National League Leader: Matt Cain, San Francisco Giants
Predicted Total: 223.0 IP
Thanks to Tim Lincecum's fall from grace last season, Matt Cain finally took his turn in the spotlight as San Francisco's best pitcher. And he did exactly what he has done the last six years.
Always one of the most reliable pitchers in baseball, Cain is at a point where he can have the best season of his career. He is right in his prime at 28 years old, he's thrown at least 217 innings in five straight seasons and he's lowered his ERA each season since 2010 (3.14 in 2010, 2.88 in 2011, 2.79 in 2012).
Consistency is a common thread when you look at potential starters who will lead the league in ERA. It is hard to find anyone better than Cain in the National League.
Other Contenders: Clayton Kershaw (L.A. Dodgers), James Shields (K.C.), Stephen Strasburg (Washington)
Yu Darvish's electric 2013 debut against Houston is just the start of big things to come for him.
American League/Overall Leader: Yu Darvish, Texas Rangers
Predicted Total: 242
This is a difficult category to pick, just because there are so many great strikeout pitchers in baseball. But you also have to rack up enough innings to strike out enough hitters.

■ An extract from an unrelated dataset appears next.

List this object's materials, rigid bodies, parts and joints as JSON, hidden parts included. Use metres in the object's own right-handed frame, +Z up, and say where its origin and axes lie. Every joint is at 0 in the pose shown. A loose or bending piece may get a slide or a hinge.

Again, Justin Verlander could have been the choice and no one would have batted an eye. This prediction is just a sign of the faith I have in Yu Darvish taking the next step in his growth as a pitcher—he is also my AL Cy Young pick.

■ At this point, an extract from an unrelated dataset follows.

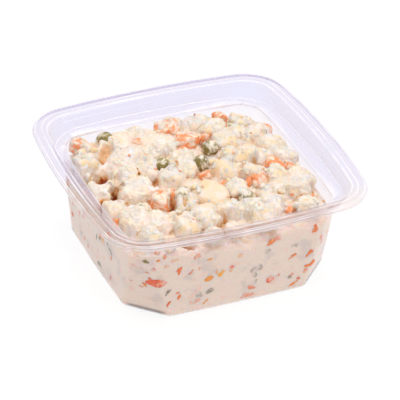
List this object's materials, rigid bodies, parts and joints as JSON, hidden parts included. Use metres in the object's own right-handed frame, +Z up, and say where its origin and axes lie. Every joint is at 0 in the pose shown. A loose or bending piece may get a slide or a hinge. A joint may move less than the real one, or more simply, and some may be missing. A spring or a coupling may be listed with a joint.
{
  "type": "potato salad in a square deli tub",
  "caption": "Potato salad with potato dice, carrot, peas and mayonnaise, heaped in an open clear square tub with a wide flanged rim.",
  "frame": {"origin": "centre of the tub's flat base, on the surface that it stands on", "axes": "+Z up out of the open tub, +X to the right and +Y to the back, both square to the tub's sides"},
  "size_m": [0.126, 0.126, 0.0482],
  "materials": {
    "clear_plastic": "thin clear thermoformed plastic with a faint cool tint, glossy",
    "dressed_salad": "cream-coloured cooked potato in mayonnaise, moist with soft highlights, with salmon-orange carrot and olive-green peas"
  },
  "bodies": {
    "root": {"tub": "clear_plastic", "salad": "dressed_salad"}
  },
  "joints": []
}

It helps Darvish's case that he pitches in a division against teams like Houston, Los Angeles and Oakland—teams that boast a lot of free swingers who will strike out a ton.
Darvish finished second in the AL last season in strikeouts per nine innings pitched (10.4), just behind Detroit's Max Scherzer (11.1). Because Scherzer tends to throw so many pitches, it is hard for him to pile up enough innings to be at the top of the strikeout mountain.

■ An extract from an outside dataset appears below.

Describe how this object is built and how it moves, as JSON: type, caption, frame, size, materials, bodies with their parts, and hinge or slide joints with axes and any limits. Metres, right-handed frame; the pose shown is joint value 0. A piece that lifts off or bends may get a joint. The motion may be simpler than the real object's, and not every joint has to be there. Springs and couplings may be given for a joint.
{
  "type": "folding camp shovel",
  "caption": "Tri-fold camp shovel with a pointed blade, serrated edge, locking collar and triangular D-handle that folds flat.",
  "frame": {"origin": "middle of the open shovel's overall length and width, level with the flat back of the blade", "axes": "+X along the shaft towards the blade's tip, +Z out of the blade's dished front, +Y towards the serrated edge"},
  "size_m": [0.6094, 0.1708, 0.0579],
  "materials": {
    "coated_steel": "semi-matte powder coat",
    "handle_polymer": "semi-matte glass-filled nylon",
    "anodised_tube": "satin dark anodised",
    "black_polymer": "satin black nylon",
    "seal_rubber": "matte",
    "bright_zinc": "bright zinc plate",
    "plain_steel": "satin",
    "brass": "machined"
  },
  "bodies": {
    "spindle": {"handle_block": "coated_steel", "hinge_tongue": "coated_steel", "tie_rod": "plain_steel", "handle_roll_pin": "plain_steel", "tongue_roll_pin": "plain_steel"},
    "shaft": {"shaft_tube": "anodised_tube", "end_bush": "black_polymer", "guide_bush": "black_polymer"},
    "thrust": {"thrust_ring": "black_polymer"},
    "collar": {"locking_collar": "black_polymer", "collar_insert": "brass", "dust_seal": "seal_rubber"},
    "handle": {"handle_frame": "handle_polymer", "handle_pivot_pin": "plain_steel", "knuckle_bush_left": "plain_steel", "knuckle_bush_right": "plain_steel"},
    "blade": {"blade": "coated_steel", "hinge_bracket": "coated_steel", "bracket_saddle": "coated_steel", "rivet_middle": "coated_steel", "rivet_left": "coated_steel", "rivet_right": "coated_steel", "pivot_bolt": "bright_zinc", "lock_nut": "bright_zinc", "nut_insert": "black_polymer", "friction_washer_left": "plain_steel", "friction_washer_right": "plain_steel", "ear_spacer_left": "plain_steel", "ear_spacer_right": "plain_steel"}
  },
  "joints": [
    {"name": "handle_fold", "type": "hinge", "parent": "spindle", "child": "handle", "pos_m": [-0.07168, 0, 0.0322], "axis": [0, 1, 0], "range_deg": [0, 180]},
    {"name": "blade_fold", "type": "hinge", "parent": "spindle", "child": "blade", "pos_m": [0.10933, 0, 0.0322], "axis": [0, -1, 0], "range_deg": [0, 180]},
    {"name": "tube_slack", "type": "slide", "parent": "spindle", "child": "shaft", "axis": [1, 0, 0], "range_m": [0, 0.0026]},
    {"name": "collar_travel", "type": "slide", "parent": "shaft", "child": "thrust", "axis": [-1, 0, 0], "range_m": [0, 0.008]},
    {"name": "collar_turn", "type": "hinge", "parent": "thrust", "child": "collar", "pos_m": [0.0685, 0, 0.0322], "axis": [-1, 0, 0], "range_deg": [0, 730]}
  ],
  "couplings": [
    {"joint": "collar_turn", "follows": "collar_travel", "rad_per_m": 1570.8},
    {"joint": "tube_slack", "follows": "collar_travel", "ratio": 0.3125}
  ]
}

The Rangers need Darvish to be the ace that his stuff suggests he can. He finished last season very strong, with at least six strikeouts in each of his final 12 starts (a trend he kept up by striking out 14 Astros in his 2013 debut). But the biggest change has been in his ability to throw strikes. Dating back to last year, he has walked two or fewer hitters in eight straight starts.
National League Leader: Stephen Strasburg, Washington Nationals
Predicted Total: 225
Stephen Strasburg could be trying a different tactic this season, at least based on one start, where he tries to get hitters to put the ball in play early in the count so that he can work deeper into games. That is the natural evolution of a pitcher with stuff as great as Washington's ace.
It may put a dent in Strasburg's strikeout potential, but when you have three plus-plus pitches and plus command, the K's will be there when you need them.
If Strasburg had enough innings to qualify for the ERA title last year, he would have finished ahead of Scherzer in strikeouts per nine innings (11.13). The Nationals will still monitor him very closely, but I expect a huge year for the big right-hander.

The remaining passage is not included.